Last year, its 29th together, Secret Service had one of its best years ever, playing 143 dates that included the jams at the O.D., semi-regular Friday-night appearances at Curran’s Irish Inn in the Northeast, occasional gigs at Finnigan’s Wake in Northern Liberties, and a fair number of private parties and weddings. Rumors float around that the two-man band charges $10,000 to play a wedding, but Dom says it’s really about half that. Pasceri, the O.D.’s owner, says he considers Dom and Craig “phenomenal business partners,” and while they don’t capture a percentage of the money they draw in, “They’re pretty reasonably paid.”
“It keeps the electricity on,” says Dom, who sold his interest in a concessions business some years ago, after his five children were old enough for his wife to return to nursing. He now lives solely off the band. Craig still teaches music. “We could work seven nights a week in the summer,” he says. “But we turn down a lot of work right now. We just can’t do that anymore.”
Of course they can’t—they’re freakin’ gray. But here they remain, two goofballs, now an institution of sorts, even if their main monument is a musty bar in Sea Isle City. It’s a situation both luxurious and precarious. They’ve seen enough in this business to know that someone throws a switch one day and you go from being pretty cozy to being Cozy Morley. You’re not in on the joke anymore; you are the joke.
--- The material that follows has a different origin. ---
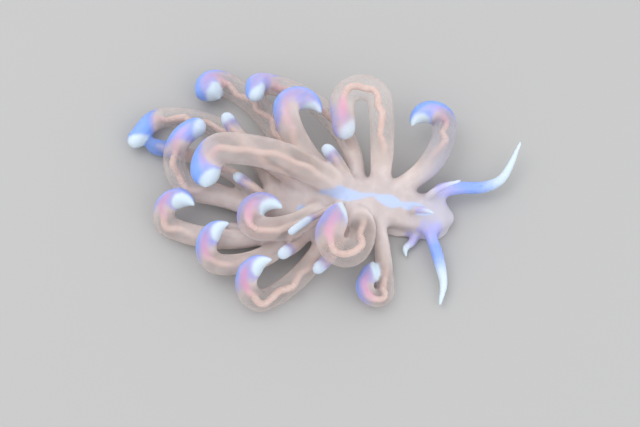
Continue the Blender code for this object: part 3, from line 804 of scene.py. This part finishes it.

“Me and Craig look at each other,” says Dom, “and think, When is this going to end? The music may change too much for us to keep up. But I don’t think so. It’ll happen if there comes a time when you absolutely have to dance while you sing, and we won’t be physically able to do it.”
“I remember when I was in my 30s telling my wife, ‘I can’t imagine people coming to see me when I’m in my 40s,’” Craig says. Soon, he’ll be saying it in his 60s. “People are crazy,” he adds. “Thank God.”